I sovietici, diffidenti, accolgono con distacco lo sfidante del campione di casa: a un certo punto, però, trascinati dal coraggio dell’uomo, iniziano a sostenerlo. Finendo con l’acclamarlo tra lo stupore generale. E lui, Rocky, accoglie l’abbraccio di quella nazione, invitando il mondo a riunirsi.
Un soggetto semplice, oggi improponibile ma ideale per i canoni della cinematografia anni Ottanta, ancora immersa in una Guerra Fredda ormai prossima al disgelo. Un soggetto perfettamente coerente col suo tempo, come è La Regina degli Scacchi nel nostro 2020. Simile nelle dinamiche soprattutto dell’ultimo, straordinario, episodio. Perché molto di quel che abbiamo detto a proposito di Rocky IV si potrebbe replicare per l’atto conclusivo della miniserie Netflix.
Con una differenza, sostanziale e decisiva: nel mondo di Beth Harmon non c’è spazio per eroi e villain, ma solo per antieroi umani e per questo pieni di limiti equivalenti ai punti di forza.
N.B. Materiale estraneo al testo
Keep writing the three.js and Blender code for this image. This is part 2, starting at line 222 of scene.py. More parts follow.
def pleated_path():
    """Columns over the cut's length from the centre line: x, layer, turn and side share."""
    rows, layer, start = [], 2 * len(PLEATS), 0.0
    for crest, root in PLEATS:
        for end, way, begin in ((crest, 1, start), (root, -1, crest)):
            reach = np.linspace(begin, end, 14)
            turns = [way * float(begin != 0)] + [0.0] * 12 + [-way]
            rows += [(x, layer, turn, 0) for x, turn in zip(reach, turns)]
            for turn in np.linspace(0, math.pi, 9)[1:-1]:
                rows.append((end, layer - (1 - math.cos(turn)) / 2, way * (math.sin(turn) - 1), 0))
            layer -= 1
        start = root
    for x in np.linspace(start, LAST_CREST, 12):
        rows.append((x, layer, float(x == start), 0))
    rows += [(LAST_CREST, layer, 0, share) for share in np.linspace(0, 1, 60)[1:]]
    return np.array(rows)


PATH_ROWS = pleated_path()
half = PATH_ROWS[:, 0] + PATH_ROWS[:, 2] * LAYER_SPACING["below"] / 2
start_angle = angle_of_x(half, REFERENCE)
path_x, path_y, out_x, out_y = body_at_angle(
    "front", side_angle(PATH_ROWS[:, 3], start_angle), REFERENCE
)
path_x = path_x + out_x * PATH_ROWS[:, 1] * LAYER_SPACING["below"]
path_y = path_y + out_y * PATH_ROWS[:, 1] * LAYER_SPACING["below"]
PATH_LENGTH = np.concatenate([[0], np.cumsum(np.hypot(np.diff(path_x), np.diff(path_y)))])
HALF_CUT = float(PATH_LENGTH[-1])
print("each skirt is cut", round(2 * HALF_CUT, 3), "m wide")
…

Lo è lei, devastata da una vita complessa piena di ostacoli, probabilmente lo è l’enigmatico Borgov, sicuramente lo sono in modo diverso.
Non è quindi azzardato affermare che lo schema narrativo adottato nell’episodio finale de La Regina degli Scacchi sarebbe stato il medesimo impostato da Rocky IV se Rocky IV fosse uscito nel 2020 e non nel 1985. Ed è un po’ la stessa differenza che intercorre tra il Karate Kid del 1984 e la Cobra Kai attualmente in corso, specie nella gestione del dualismo tra Daniel LaRusso e Johnny Lawrence. Ma questa è una storia a parte che affronteremo un’altra volta.
Quel che è certo che La Regina degli Scacchi, il cui ultimo atto è ambientato nel 1969, si approccia al racconto della contrapposizione tra americani e sovietici in modo antitetico rispetto a Rocky IV: non più gli americani belli, buoni e puliti contro i sovietici brutti, sporchi e cattivi. Non più un’Unione Sovietica tetra e funerea, il lato oscuro di un mondo che vivrebbe meglio se fosse a stelle e strisce. Non più l’avversario sleale contro l’americano perfetto e senza macchia. Non più il bianco e nero polarizzante degli anni Ottanta, ma le sfumature grigie di due mondi coinvolti in una guerra con carnefici dai colori contrapposti. Nei quali il bianco col nero sono relegati in un’elegante scacchiera.
Non sorprende quindi assistere all’atteggiamento riservato dai sovietici a Beth, molto diverso dal trattamento destinato inizialmente a Rocky. Seppure in un periodo storico, quello degli anni Sessanta, ben più vulcanico di quello in cui deve ambientarsi il pugile. Non spiazza nemmeno che i moscoviti accolgano la ragazza come gli americani non hanno mai fatto, arrivando addirittura ad adottarla invece di snobbarla. E non stupisce quindi, infine, che alla retorica filo-americana di Rocky Balboa si contrapponga la scelta radicale della regina degli scacchi, decisa nel mandare al diavolo i compatrioti opportunisti, saliti sul carro della vincitrice solo dopo la sconfitta inferta a Borgov, per trovare una nuova casa dall’altra parte del mondo.
E che dire della mossa risolutrice che ha portato al trionfo della ragazza? Una mossa che poco ha a che vedere con gli scacchi, ma si lega essenzialmente alla capacità di fare squadra mostrata dagli americani, storicamente individualisti, nello stesso campo in cui il confronto tra gli scacchisti sovietici è sempre stato costante e costruttivo. Una vittoria americana alla russa, in sostanza. Capace di sovvertire i cliché con brillante originalità e inserirsi a pieno titolo sulla falsariga di Rocky. Al contrario di Rocky, ma con lo stesso vigore adrenalinico di una narrazione sportiva sui generis.
Insomma, chiudete gli occhi e immaginate per un attimo Beth Harmon e Vasily Borgov in un ring con i guantoni addosso in un’arena rumorosissima, mentre Rocky Balboa e Ivan Drago si scontrano in un’elegante sala silenziosissima. Vestiti di tutto punto e contrapposti dentro una scacchiera. Se le daranno di santa ragione, ci regaleranno delle emozioni uniche, ci porteranno a uno stato d’esaltazione inimitabile e parleranno un’unica lingua: non l’inglese, non il russo. Ma il linguaggio universale di una passione condivisa visceralmente, anche sull’orlo di una guerra apocalittica.